## [INSTRUCTIONS TO FOLLOW]
Going from the top of the data below, give again each line through the one containing "profile: The outline's points.", both ends kept.

** START RECORDED DATA **

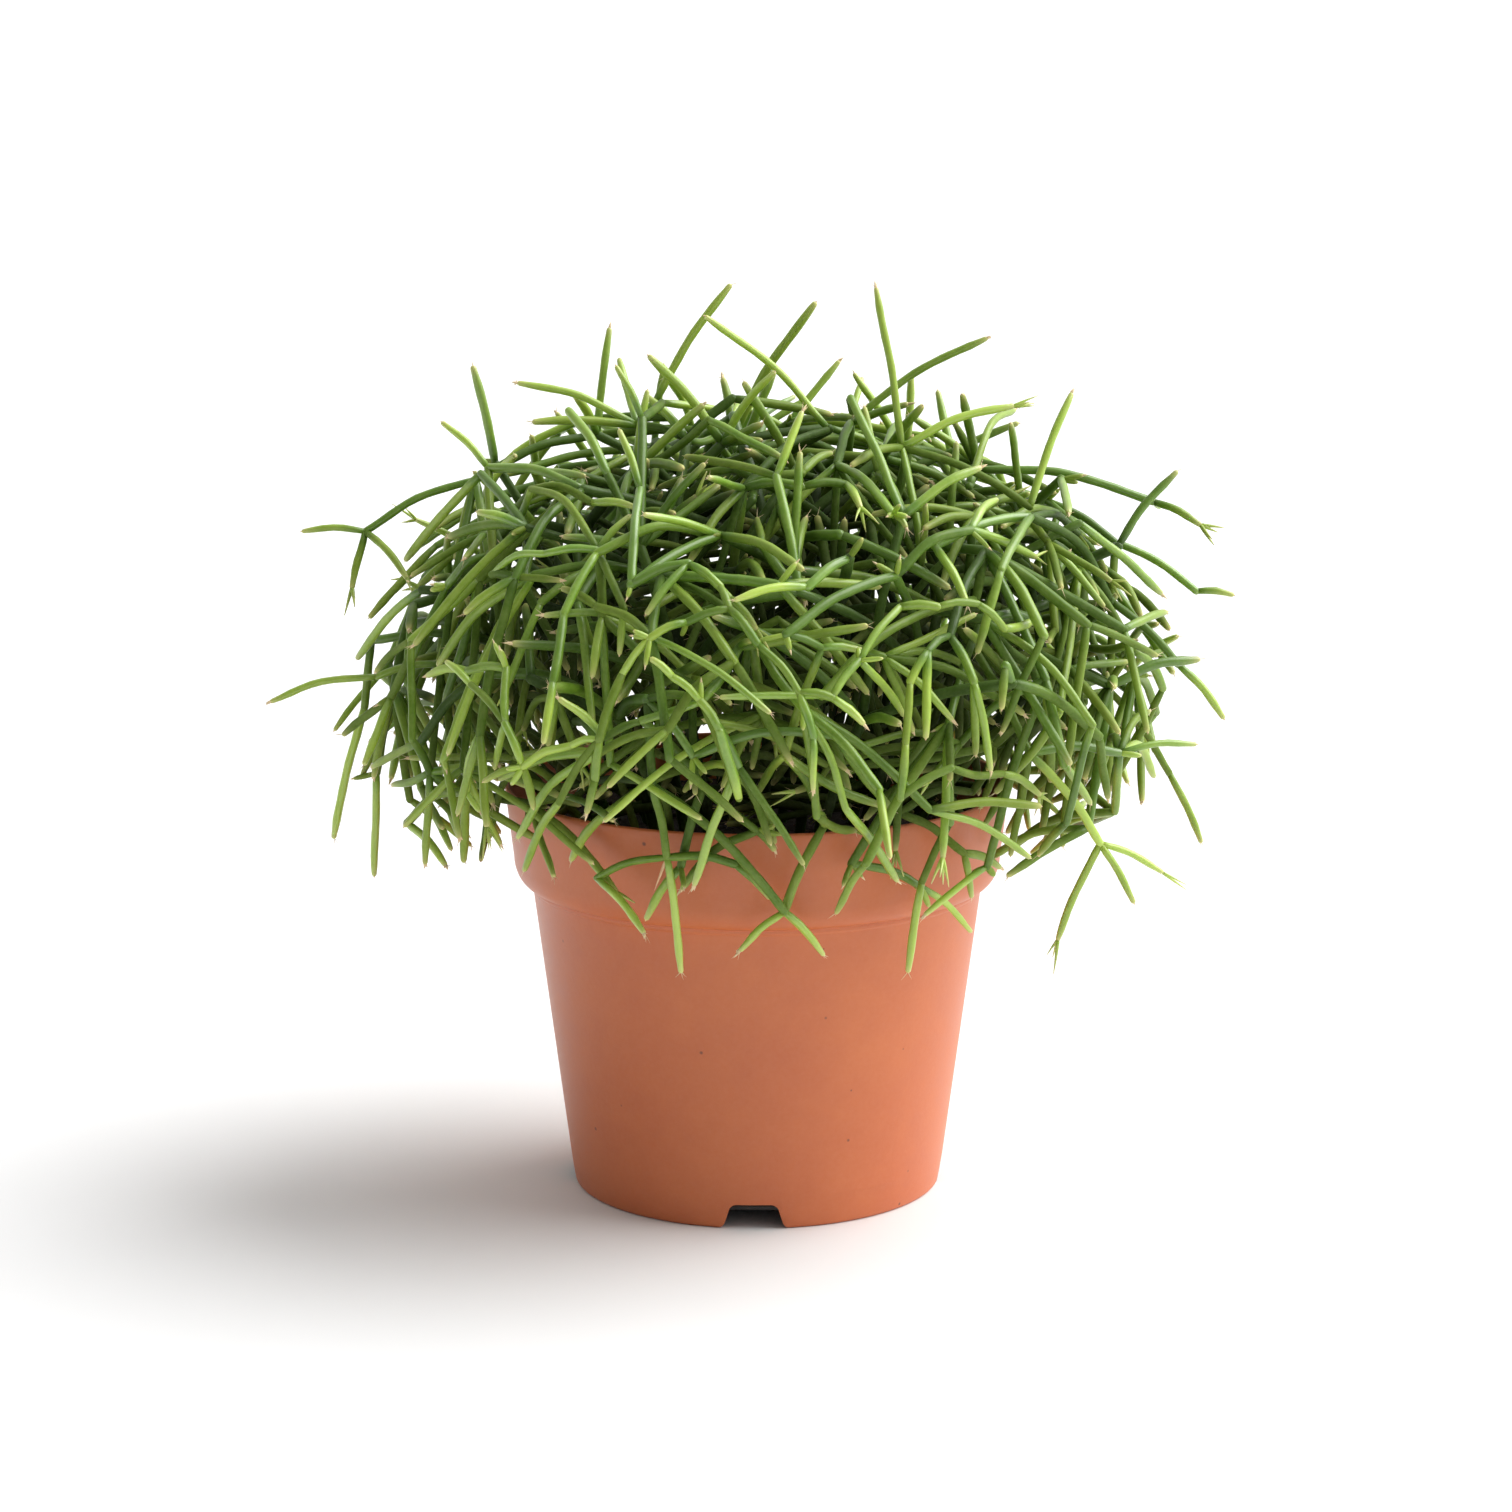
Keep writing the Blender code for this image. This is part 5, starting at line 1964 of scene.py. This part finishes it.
    def turned(self, profile: Sequence[Span]) -> bpy.types.Object:
        """Turns the outline into the shell.

        Args:
            profile: The outline's points.

        Returns:
            The shell's object.
        """
        points, rings = [], len(profile) - 2
        for radius, z in profile[1:-1]:
            for k in range(self.steps):
                turn = TURN * k / self.steps
                out = radius + self.mould_mark(turn, z)
                points.append((out * math.cos(turn), out * math.sin(turn), z))
        faces = quad_rows(0, rings - 1, self.steps)
        points += [(0.0, 0.0, profile[0][1]), (0.0, 0.0, profile[-1][1])]
        top = (rings - 1) * self.steps
        for k in range(self.steps):
            j = (k + 1) % self.steps
            faces.append((len(points) - 2, j, k))
            faces.append((len(points) - 1, top + k, top + j))
        mesh = bpy.data.meshes.new("pot_shell")
        mesh.from_pydata(points, [], faces)
        return add_object("pot_shell", mesh)

    def mould_mark(self, turn: float, z: float) -> float:
        """How far the short mould line near the foot stands proud of the wall.

        Args:
            turn: The turn about the axis.
            z: The height.

        Returns:
            The distance.
        """
        if abs(z - self.mould_line_z) > 0.0001:
            return 0.0
        from_middle = abs(turn - self.mould_line_turn) / self.mould_line_spread
        return self.mould_line_relief * smoothstep(2.2 * (1 - from_middle))

    def notch(self, number: int) -> bpy.types.Object:
        """The cutter for one drain notch, with rounded upper corners and flared feet.

        Args:
            number: The notch's number, from the front.

        Returns:
            The cutter.
        """
        foot, top = self.notch_width_at_foot / 2, self.notch_width_at_top / 2
        corner, height = self.notch_corner, self.notch_height
        side = [(foot + out, z) for out, z in self.notch_flare]
        lean = top + self.notch_lean
        for angle in (5, 25, 45, 65, 85):
            a = math.radians(angle)
            side.append((lean - corner + corner * math.cos(a), height - corner + corner * math.sin(a)))
        outline = side + [(-y, z) for y, z in reversed(side)]
        bm = bmesh.new()
        near = [bm.verts.new((self.notch_inner_radius, y, z)) for y, z in outline]
        far = [bm.verts.new((self.shape.foot_radius + 0.0020, y, z)) for y, z in outline]
        bm.faces.new(near)
        bm.faces.new(far)
        for i in range(len(outline)):
            j = (i + 1) % len(outline)
            bm.faces.new((near[i], near[j], far[j], far[i]))
        bmesh.ops.recalc_face_normals(bm, faces=bm.faces)
        mesh = bpy.data.meshes.new("notch_cutter")
        bm.to_mesh(mesh)
        bm.free()
        cutter = add_object("notch_cutter", mesh)
        cutter.rotation_euler.z = self.notch_turn - math.pi / 2 + TURN * number / self.notch_count
        return cutter

    def cut(self, pot: bpy.types.Object, cutter: bpy.types.Object) -> None:
        """Cuts one notch out of the pot and removes the cutter."""
        modifier = pot.modifiers.new("drain_notch", "BOOLEAN")
        modifier.operation = "DIFFERENCE"
        modifier.object = cutter
        bpy.context.view_layer.update()
        evaluated = pot.evaluated_get(bpy.context.evaluated_depsgraph_get())
        mesh = bpy.data.meshes.new_from_object(evaluated)
        pot.modifiers.clear()
        pot.data = mesh
        bpy.data.objects.remove(cutter)

    def round_notch_edges(self, pot: bpy.types.Object) -> None:
        """Rounds the edges of the notches where they meet the wall."""
        bm = bmesh.new()
        bm.from_mesh(pot.data)
        edges = []
        for edge in bm.edges:
            if len(edge.link_faces) != 2 or edge.calc_face_angle(0.0) < math.radians(45):
                continue
            low = all(v.co.z < self.notch_height + 0.0004 for v in edge.verts)
            outer = all(math.hypot(v.co.x, v.co.y) > self.shape.foot_radius - 0.0006 for v in edge.verts)
            if low and outer:
                edges.append(edge)
        settings = {"segments": 2, "profile": 0.5, "affect": "EDGES", "clamp_overlap": True}
        bmesh.ops.bevel(bm, geom=edges, offset=self.edge_round, **settings)
        bm.to_mesh(pot.data)
        bm.free()


@dataclass
class PeatPlug:
    """The plug of peat with crumbs and fibres on its top."""

    shape: PotShape
    finish: Peat = Peat()
    steps: int = 128
    rings: int = 46
    crumbs: int = 520
    fibres: int = 90
    relief: float = 0.0007
    foot_corner: float = 0.0012
    edge_run: float = 0.003
    crumb_margin: float = 0.002
    crumb_size: Span = (0.0004, 0.0012)
    fibre_margin: float = 0.009
    fibre_length: Span = (0.003, 0.008)
    fibre_radius: Span = (0.00010, 0.00022)
    fibre_lift: float = 0.00015
    seed: int = 3

    def build(self) -> None:
        """Builds the plug and dresses it."""
        sketch = MeshSketch("peat_plug")
        self.add_plug(sketch)
        draw = random.Random(self.seed)
        for _ in range(self.crumbs):
            self.add_crumb(sketch, draw)
        for _ in range(self.fibres):
            self.add_fibre(sketch, draw)
        dress(sketch.make(self.finish.material()), "peat", "soil")

    def top(self, x: float, y: float) -> float:
        """Height of the crumbly top at a place."""
        place = Vector((x, y, 0.0))
        lumps = noise.fractal(place * 420, 0.9, 2.1, 4)
        fade = smoothstep((self.edge() - math.hypot(x, y)) / self.edge_run)
        return self.shape.soil_height(x, y) + self.relief * lumps * fade

    def edge(self) -> float:
        """Radius of the plug's top."""
        return self.shape.collar_radius(self.shape.soil_top_z) - self.shape.wall - self.shape.soil_gap

    def add_plug(self, sketch: MeshSketch) -> None:
        """Adds the turned body with its uneven top.

        Args:
            sketch: The sketch to add to.
        """
        s = self.shape
        inset = s.wall + s.soil_gap
        foot = s.wall_radius(s.floor_top_z) - inset
        bottom_z, corner = s.floor_top_z + s.soil_gap, self.foot_corner
        sides = [(foot - corner, bottom_z), (foot, bottom_z + corner)]
        sides += [(s.wall_top_radius - inset, s.wall_top_z + s.soil_gap)]
        sides += [(s.collar_foot_radius - inset, s.collar_foot_z + s.soil_gap)]
        radii = [self.edge() * (1 - ring / self.rings) for ring in range(self.rings)]
        start = len(sketch.points)
        for radius, z in sides + [(radius, None) for radius in radii]:
            for k in range(self.steps):
                turn = TURN * k / self.steps
                x, y = radius * math.cos(turn), radius * math.sin(turn)
                sketch.points.append((x, y, self.top(x, y) if z is None else z))
        rows = len(sides) + len(radii)
        sketch.values += [(0.0, 0.0, 0.0)] * (rows * self.steps)
        sketch.faces += quad_rows(start, rows - 1, self.steps)
        bottom = Vector((0, 0, sides[0][1]))
        sketch.close(bottom, start, self.steps, (0.0, 0.0, 0.0), True)
        pole = Vector((0, 0, self.top(0.0, 0.0)))
        sketch.close(pole, start + (rows - 1) * self.steps, self.steps, (0.0, 0.0, 0.0), False)

    def place(self, draw: random.Random, margin: float) -> Vector:
        """A random place on the top.

        Args:
            draw: The random draw.
            margin: The least distance to the plug's edge.

        Returns:
            The place.
        """
        radius = (self.edge() - margin) * math.sqrt(draw.random())
        turn = draw.uniform(0, TURN)
        x, y = radius * math.cos(turn), radius * math.sin(turn)
        return Vector((x, y, self.top(x, y)))

    def add_crumb(self, sketch: MeshSketch, draw: random.Random) -> None:
        """Adds a crumb that lies half in the top.

        Args:
            sketch: The sketch to add to.
            draw: The random draw.
        """
        least, more = self.crumb_size
        size = least + more * draw.random() ** 2
        lean = spread(Vector((0, 0, 1)), draw.uniform(0, TURN), draw.uniform(0, 0.7))
        sizes = Vector((size, size * draw.uniform(0.6, 1.0), size * draw.uniform(0.5, 0.9)))
        value = (0.35 * draw.random() ** 3, 0.0, 0.0)
        sketch.blob(self.place(draw, self.crumb_margin), lean, sizes, value, draw.uniform(0, 90))

    def add_fibre(self, sketch: MeshSketch, draw: random.Random) -> None:
        """Adds a short fibre that lies on the top.

        Args:
            sketch: The sketch to add to.
            draw: The random draw.
        """
        start = self.place(draw, self.fibre_margin)
        turn = draw.uniform(0, TURN)
        bend = draw.uniform(-0.9, 0.9)
        length = draw.uniform(*self.fibre_length)
        path = []
        for i in range(6):
            way = turn + bend * i / 5
            x = start.x + math.cos(way) * length * i / 5
            y = start.y + math.sin(way) * length * i / 5
            path.append(Vector((x, y, self.top(x, y) + self.fibre_lift)))
        radius = draw.uniform(*self.fibre_radius)
        sketch.tube(path, [radius] * 6, 4, [(draw.uniform(0.4, 1.0), 0.0, 0.0)] * 6)


# The studio


@dataclass
class Studio:
    """The white floor, the soft light from the right, the white surround and the camera."""

    floor: PaleFloor = PaleFloor()
    floor_half: float = 40.0
    floor_drop: float = 0.00002
    sensor_width: float = 36.0
    camera_place: Place = (-0.00025, -0.9653, 0.2989)
    camera_pitch: float = math.radians(-11.462)
    focal_share: float = 4146.9 / 1512
    sun_turn: float = math.radians(12)
    sun_height: float = math.radians(46)
    sun_strength: float = 4.0
    sun_angle: float = math.radians(64)
    surround_turn: float = math.radians(38)
    front_strength: float = 0.13
    back_strength: float = 1.16

    def build(self) -> None:
        """Builds the floor, the light and the camera."""
        self.build_floor()
        self.build_light()
        self.build_camera()
        view = bpy.context.scene.view_settings
        view.view_transform = "Standard"
        view.look = "None"
        log.info("studio: floor, sun, world and camera")

    def build_floor(self) -> None:
        """Builds the floor, which isn't part of the object."""
        half = self.floor_half
        mesh = bpy.data.meshes.new("studio_floor")
        corners = [(-half, -half, 0.0), (half, -half, 0.0), (half, half, 0.0), (-half, half, 0.0)]
        mesh.from_pydata(corners, [], [(0, 1, 2, 3)])
        mesh.materials.append(self.floor.material())
        floor = add_object("studio_floor", mesh)
        floor.location.z = -self.floor_drop

    def build_light(self) -> None:
        """Builds a broad soft key light from the right and a white surround, brighter behind."""
        light = bpy.data.lights.new("key_light", "SUN")
        light.energy = self.sun_strength
        light.angle = self.sun_angle
        key = add_object("key_light", light)
        side = Vector((math.cos(self.sun_turn), math.sin(self.sun_turn), 0))
        way = side * math.cos(self.sun_height) + Vector((0, 0, math.sin(self.sun_height)))
        key.rotation_euler = way.to_track_quat("Z", "Y").to_euler()
        world = bpy.data.worlds.new("white_surround")
        world.use_nodes = True
        graph = Graph(world.node_tree)
        surround = world.node_tree.nodes["Background"]
        place = graph.add("ShaderNodeTexCoord").outputs["Generated"]
        parts = graph.add("ShaderNodeSeparateXYZ", Vector=place)
        sideways = graph.math("MULTIPLY", parts.outputs["X"], math.sin(self.surround_turn))
        backwards = graph.math("MULTIPLY", parts.outputs["Y"], math.cos(self.surround_turn))
        place = graph.math("ADD", sideways, backwards)
        around = graph.between(place, self.front_strength, self.back_strength, -1.0)
        seen = graph.add("ShaderNodeLightPath").outputs["Is Camera Ray"]
        surround.inputs["Color"].default_value = (1.0, 1.0, 1.0, 1.0)
        graph.feed(surround.inputs["Strength"], graph.between(seen, around, 1.0))
        bpy.context.scene.world = world

    def build_camera(self) -> None:
        """Builds the camera, fitted to the pot's outline."""
        lens = bpy.data.cameras.new("camera")
        lens.sensor_width = self.sensor_width
        lens.lens = self.sensor_width * self.focal_share
        lens.clip_start = 0.01
        lens.clip_end = 100.0
        camera = add_object("camera", lens)
        camera.location = self.camera_place
        camera.rotation_euler = (math.pi / 2 + self.camera_pitch, 0.0, 0.0)
        bpy.context.scene.camera = camera


def main() -> None:
    """Builds the studio, the pot, the peat and the plant in order."""
    shape = PotShape()
    Studio().build()
    NurseryPot(shape).build()
    PeatPlug(shape).build()
    Plant(Growth(shape)).build()


if __name__ == "__main__":
    main()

** END RECORDED DATA **

## [SOLUTION BELOW]
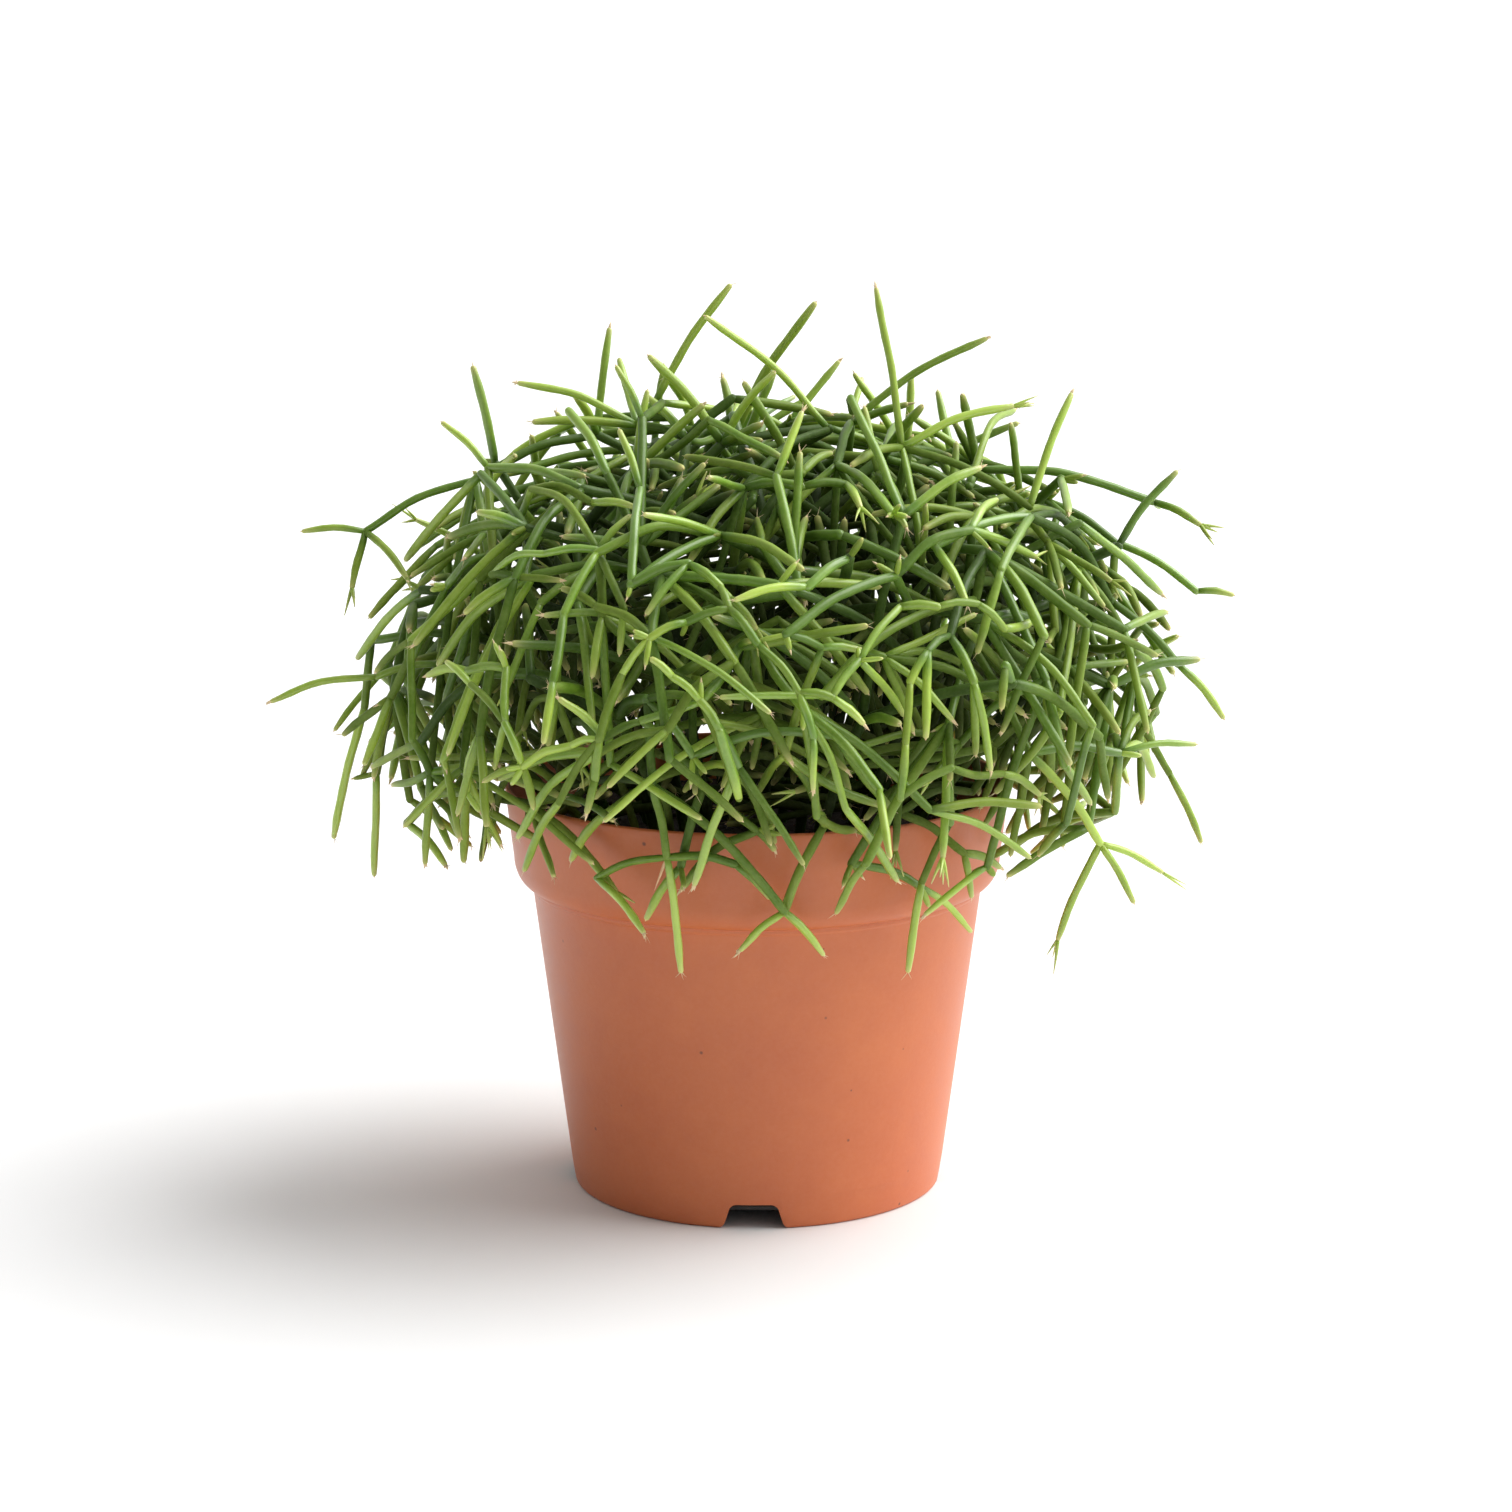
Keep writing the Blender code for this image. This is part 5, starting at line 1964 of scene.py. This part finishes it.
    def turned(self, profile: Sequence[Span]) -> bpy.types.Object:
        """Turns the outline into the shell.

        Args:
            profile: The outline's points.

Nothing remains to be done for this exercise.